— Begin —

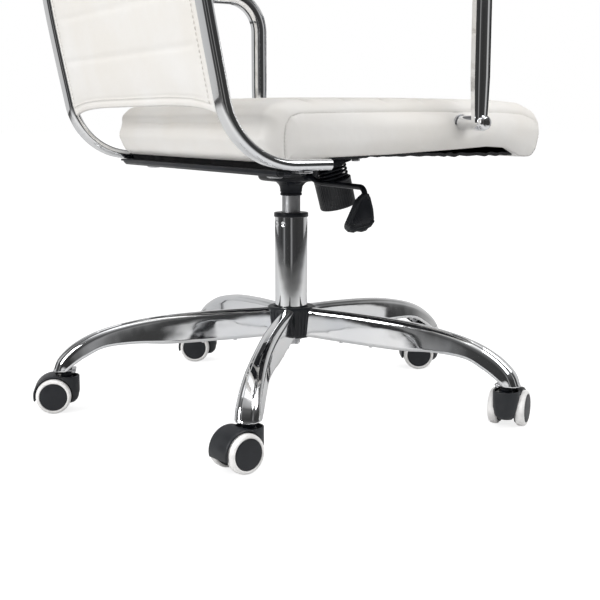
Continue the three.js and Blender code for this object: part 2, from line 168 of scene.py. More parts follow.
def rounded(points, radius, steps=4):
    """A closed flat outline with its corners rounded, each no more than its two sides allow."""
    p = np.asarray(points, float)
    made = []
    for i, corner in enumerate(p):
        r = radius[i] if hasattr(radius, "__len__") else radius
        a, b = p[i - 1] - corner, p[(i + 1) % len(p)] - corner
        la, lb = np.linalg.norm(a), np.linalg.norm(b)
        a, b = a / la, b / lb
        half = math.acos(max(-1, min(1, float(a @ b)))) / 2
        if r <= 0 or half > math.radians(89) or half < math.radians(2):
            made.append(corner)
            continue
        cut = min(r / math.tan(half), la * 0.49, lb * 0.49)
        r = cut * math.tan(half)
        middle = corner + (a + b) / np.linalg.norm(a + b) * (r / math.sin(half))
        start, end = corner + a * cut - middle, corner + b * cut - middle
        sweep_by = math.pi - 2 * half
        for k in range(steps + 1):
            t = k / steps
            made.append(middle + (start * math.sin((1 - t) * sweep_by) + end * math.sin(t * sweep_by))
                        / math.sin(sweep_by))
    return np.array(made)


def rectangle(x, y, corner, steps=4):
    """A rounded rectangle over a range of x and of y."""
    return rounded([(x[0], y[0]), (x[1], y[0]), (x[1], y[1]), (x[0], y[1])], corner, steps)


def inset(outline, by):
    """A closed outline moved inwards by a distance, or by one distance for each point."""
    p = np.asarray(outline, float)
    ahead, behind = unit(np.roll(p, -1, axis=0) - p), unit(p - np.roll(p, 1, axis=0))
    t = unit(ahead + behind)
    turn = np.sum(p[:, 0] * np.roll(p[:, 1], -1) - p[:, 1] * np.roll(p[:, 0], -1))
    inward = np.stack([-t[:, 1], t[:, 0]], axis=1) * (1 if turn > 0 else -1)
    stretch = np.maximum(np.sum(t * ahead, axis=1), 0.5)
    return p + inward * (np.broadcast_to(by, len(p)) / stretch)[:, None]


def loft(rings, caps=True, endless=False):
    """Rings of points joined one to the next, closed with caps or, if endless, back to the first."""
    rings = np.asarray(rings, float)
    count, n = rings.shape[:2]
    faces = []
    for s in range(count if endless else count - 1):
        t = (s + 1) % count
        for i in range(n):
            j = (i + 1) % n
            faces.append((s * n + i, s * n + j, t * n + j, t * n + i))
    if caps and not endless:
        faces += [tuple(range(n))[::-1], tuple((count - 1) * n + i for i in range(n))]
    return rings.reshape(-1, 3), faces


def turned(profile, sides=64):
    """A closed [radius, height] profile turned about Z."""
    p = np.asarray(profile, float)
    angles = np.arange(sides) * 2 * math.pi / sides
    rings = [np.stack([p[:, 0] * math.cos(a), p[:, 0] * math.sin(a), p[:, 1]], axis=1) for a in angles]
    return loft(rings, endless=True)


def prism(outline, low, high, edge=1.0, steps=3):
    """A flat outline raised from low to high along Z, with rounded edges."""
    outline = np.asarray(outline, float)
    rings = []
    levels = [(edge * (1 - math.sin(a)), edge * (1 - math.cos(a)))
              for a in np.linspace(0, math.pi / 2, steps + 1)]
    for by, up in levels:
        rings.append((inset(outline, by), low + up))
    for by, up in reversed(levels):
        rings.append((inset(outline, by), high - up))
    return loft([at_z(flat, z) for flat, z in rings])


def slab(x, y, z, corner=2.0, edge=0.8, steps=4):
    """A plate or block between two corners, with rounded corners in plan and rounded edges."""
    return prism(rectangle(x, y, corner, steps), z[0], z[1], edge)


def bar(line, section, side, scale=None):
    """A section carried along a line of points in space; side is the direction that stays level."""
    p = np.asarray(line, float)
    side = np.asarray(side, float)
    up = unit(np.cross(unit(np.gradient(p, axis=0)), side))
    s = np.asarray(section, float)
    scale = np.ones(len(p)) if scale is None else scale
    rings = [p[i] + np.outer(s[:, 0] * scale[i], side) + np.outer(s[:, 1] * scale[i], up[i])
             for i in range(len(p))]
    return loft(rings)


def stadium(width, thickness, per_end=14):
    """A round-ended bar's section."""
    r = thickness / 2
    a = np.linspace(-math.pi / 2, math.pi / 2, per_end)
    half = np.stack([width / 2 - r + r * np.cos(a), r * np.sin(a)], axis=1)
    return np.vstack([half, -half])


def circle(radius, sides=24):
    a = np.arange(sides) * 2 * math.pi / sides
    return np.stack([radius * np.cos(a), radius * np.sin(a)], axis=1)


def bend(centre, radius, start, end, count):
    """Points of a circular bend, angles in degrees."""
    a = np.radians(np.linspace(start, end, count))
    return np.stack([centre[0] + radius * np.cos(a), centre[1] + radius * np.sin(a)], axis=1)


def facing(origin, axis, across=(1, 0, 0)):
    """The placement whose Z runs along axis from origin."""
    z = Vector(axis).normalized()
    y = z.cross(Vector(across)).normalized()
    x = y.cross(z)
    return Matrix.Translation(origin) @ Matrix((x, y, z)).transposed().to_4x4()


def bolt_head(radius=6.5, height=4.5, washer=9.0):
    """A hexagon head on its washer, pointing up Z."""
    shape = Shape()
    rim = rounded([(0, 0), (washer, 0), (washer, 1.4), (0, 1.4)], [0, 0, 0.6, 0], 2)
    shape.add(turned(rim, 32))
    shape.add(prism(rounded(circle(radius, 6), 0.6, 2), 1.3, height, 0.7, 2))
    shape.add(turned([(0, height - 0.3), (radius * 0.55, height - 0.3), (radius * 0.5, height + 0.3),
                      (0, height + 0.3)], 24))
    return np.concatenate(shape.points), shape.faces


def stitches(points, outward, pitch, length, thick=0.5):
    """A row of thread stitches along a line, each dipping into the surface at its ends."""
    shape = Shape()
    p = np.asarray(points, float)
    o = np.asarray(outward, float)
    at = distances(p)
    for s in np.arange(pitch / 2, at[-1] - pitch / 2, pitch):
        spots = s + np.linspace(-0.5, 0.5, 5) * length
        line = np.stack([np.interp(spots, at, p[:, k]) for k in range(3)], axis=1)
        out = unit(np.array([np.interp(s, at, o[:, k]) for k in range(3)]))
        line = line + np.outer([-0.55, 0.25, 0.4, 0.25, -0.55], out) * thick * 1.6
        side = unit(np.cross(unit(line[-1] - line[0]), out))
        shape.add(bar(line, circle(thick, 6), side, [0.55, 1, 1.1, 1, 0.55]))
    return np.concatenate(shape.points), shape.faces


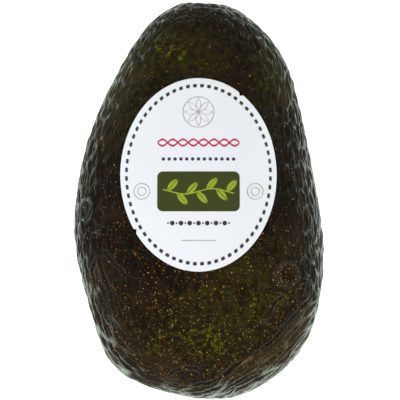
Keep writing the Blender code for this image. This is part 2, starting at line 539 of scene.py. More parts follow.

— End —

• TO DO:
Copy out the whole listing exactly; please set it all down.

• EXERCISE RESPONSE:
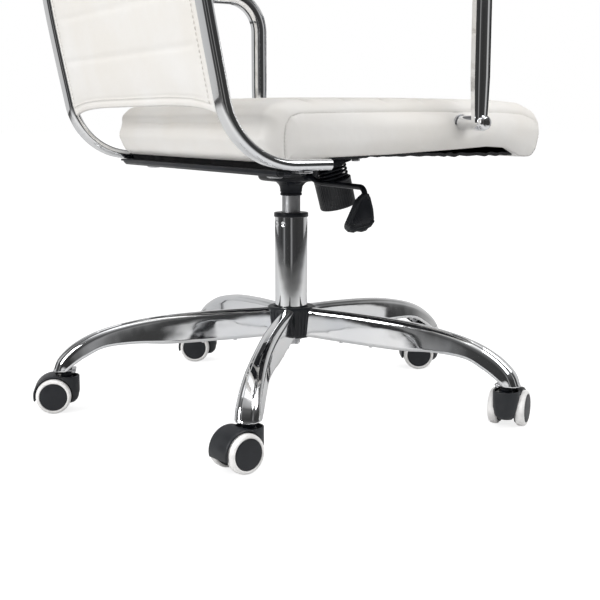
Continue the three.js and Blender code for this object: part 2, from line 168 of scene.py. More parts follow.
def rounded(points, radius, steps=4):
    """A closed flat outline with its corners rounded, each no more than its two sides allow."""
    p = np.asarray(points, float)
    made = []
    for i, corner in enumerate(p):
        r = radius[i] if hasattr(radius, "__len__") else radius
        a, b = p[i - 1] - corner, p[(i + 1) % len(p)] - corner
        la, lb = np.linalg.norm(a), np.linalg.norm(b)
        a, b = a / la, b / lb
        half = math.acos(max(-1, min(1, float(a @ b)))) / 2
        if r <= 0 or half > math.radians(89) or half < math.radians(2):
            made.append(corner)
            continue
        cut = min(r / math.tan(half), la * 0.49, lb * 0.49)
        r = cut * math.tan(half)
        middle = corner + (a + b) / np.linalg.norm(a + b) * (r / math.sin(half))
        start, end = corner + a * cut - middle, corner + b * cut - middle
        sweep_by = math.pi - 2 * half
        for k in range(steps + 1):
            t = k / steps
            made.append(middle + (start * math.sin((1 - t) * sweep_by) + end * math.sin(t * sweep_by))
                        / math.sin(sweep_by))
    return np.array(made)


def rectangle(x, y, corner, steps=4):
    """A rounded rectangle over a range of x and of y."""
    return rounded([(x[0], y[0]), (x[1], y[0]), (x[1], y[1]), (x[0], y[1])], corner, steps)


def inset(outline, by):
    """A closed outline moved inwards by a distance, or by one distance for each point."""
    p = np.asarray(outline, float)
    ahead, behind = unit(np.roll(p, -1, axis=0) - p), unit(p - np.roll(p, 1, axis=0))
    t = unit(ahead + behind)
    turn = np.sum(p[:, 0] * np.roll(p[:, 1], -1) - p[:, 1] * np.roll(p[:, 0], -1))
    inward = np.stack([-t[:, 1], t[:, 0]], axis=1) * (1 if turn > 0 else -1)
    stretch = np.maximum(np.sum(t * ahead, axis=1), 0.5)
    return p + inward * (np.broadcast_to(by, len(p)) / stretch)[:, None]


def loft(rings, caps=True, endless=False):
    """Rings of points joined one to the next, closed with caps or, if endless, back to the first."""
    rings = np.asarray(rings, float)
    count, n = rings.shape[:2]
    faces = []
    for s in range(count if endless else count - 1):
        t = (s + 1) % count
        for i in range(n):
            j = (i + 1) % n
            faces.append((s * n + i, s * n + j, t * n + j, t * n + i))
    if caps and not endless:
        faces += [tuple(range(n))[::-1], tuple((count - 1) * n + i for i in range(n))]
    return rings.reshape(-1, 3), faces


def turned(profile, sides=64):
    """A closed [radius, height] profile turned about Z."""
    p = np.asarray(profile, float)
    angles = np.arange(sides) * 2 * math.pi / sides
    rings = [np.stack([p[:, 0] * math.cos(a), p[:, 0] * math.sin(a), p[:, 1]], axis=1) for a in angles]
    return loft(rings, endless=True)


def prism(outline, low, high, edge=1.0, steps=3):
    """A flat outline raised from low to high along Z, with rounded edges."""
    outline = np.asarray(outline, float)
    rings = []
    levels = [(edge * (1 - math.sin(a)), edge * (1 - math.cos(a)))
              for a in np.linspace(0, math.pi / 2, steps + 1)]
    for by, up in levels:
        rings.append((inset(outline, by), low + up))
    for by, up in reversed(levels):
        rings.append((inset(outline, by), high - up))
    return loft([at_z(flat, z) for flat, z in rings])


def slab(x, y, z, corner=2.0, edge=0.8, steps=4):
    """A plate or block between two corners, with rounded corners in plan and rounded edges."""
    return prism(rectangle(x, y, corner, steps), z[0], z[1], edge)


def bar(line, section, side, scale=None):
    """A section carried along a line of points in space; side is the direction that stays level."""
    p = np.asarray(line, float)
    side = np.asarray(side, float)
    up = unit(np.cross(unit(np.gradient(p, axis=0)), side))
    s = np.asarray(section, float)
    scale = np.ones(len(p)) if scale is None else scale
    rings = [p[i] + np.outer(s[:, 0] * scale[i], side) + np.outer(s[:, 1] * scale[i], up[i])
             for i in range(len(p))]
    return loft(rings)


def stadium(width, thickness, per_end=14):
    """A round-ended bar's section."""
    r = thickness / 2
    a = np.linspace(-math.pi / 2, math.pi / 2, per_end)
    half = np.stack([width / 2 - r + r * np.cos(a), r * np.sin(a)], axis=1)
    return np.vstack([half, -half])


def circle(radius, sides=24):
    a = np.arange(sides) * 2 * math.pi / sides
    return np.stack([radius * np.cos(a), radius * np.sin(a)], axis=1)


def bend(centre, radius, start, end, count):
    """Points of a circular bend, angles in degrees."""
    a = np.radians(np.linspace(start, end, count))
    return np.stack([centre[0] + radius * np.cos(a), centre[1] + radius * np.sin(a)], axis=1)


def facing(origin, axis, across=(1, 0, 0)):
    """The placement whose Z runs along axis from origin."""
    z = Vector(axis).normalized()
    y = z.cross(Vector(across)).normalized()
    x = y.cross(z)
    return Matrix.Translation(origin) @ Matrix((x, y, z)).transposed().to_4x4()


def bolt_head(radius=6.5, height=4.5, washer=9.0):
    """A hexagon head on its washer, pointing up Z."""
    shape = Shape()
    rim = rounded([(0, 0), (washer, 0), (washer, 1.4), (0, 1.4)], [0, 0, 0.6, 0], 2)
    shape.add(turned(rim, 32))
    shape.add(prism(rounded(circle(radius, 6), 0.6, 2), 1.3, height, 0.7, 2))
    shape.add(turned([(0, height - 0.3), (radius * 0.55, height - 0.3), (radius * 0.5, height + 0.3),
                      (0, height + 0.3)], 24))
    return np.concatenate(shape.points), shape.faces


def stitches(points, outward, pitch, length, thick=0.5):
    """A row of thread stitches along a line, each dipping into the surface at its ends."""
    shape = Shape()
    p = np.asarray(points, float)
    o = np.asarray(outward, float)
    at = distances(p)
    for s in np.arange(pitch / 2, at[-1] - pitch / 2, pitch):
        spots = s + np.linspace(-0.5, 0.5, 5) * length
        line = np.stack([np.interp(spots, at, p[:, k]) for k in range(3)], axis=1)
        out = unit(np.array([np.interp(s, at, o[:, k]) for k in range(3)]))
        line = line + np.outer([-0.55, 0.25, 0.4, 0.25, -0.55], out) * thick * 1.6
        side = unit(np.cross(unit(line[-1] - line[0]), out))
        shape.add(bar(line, circle(thick, 6), side, [0.55, 1, 1.1, 1, 0.55]))
    return np.concatenate(shape.points), shape.faces


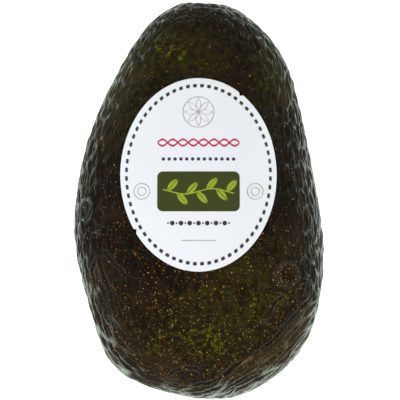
Keep writing the Blender code for this image. This is part 2, starting at line 539 of scene.py. More parts follow.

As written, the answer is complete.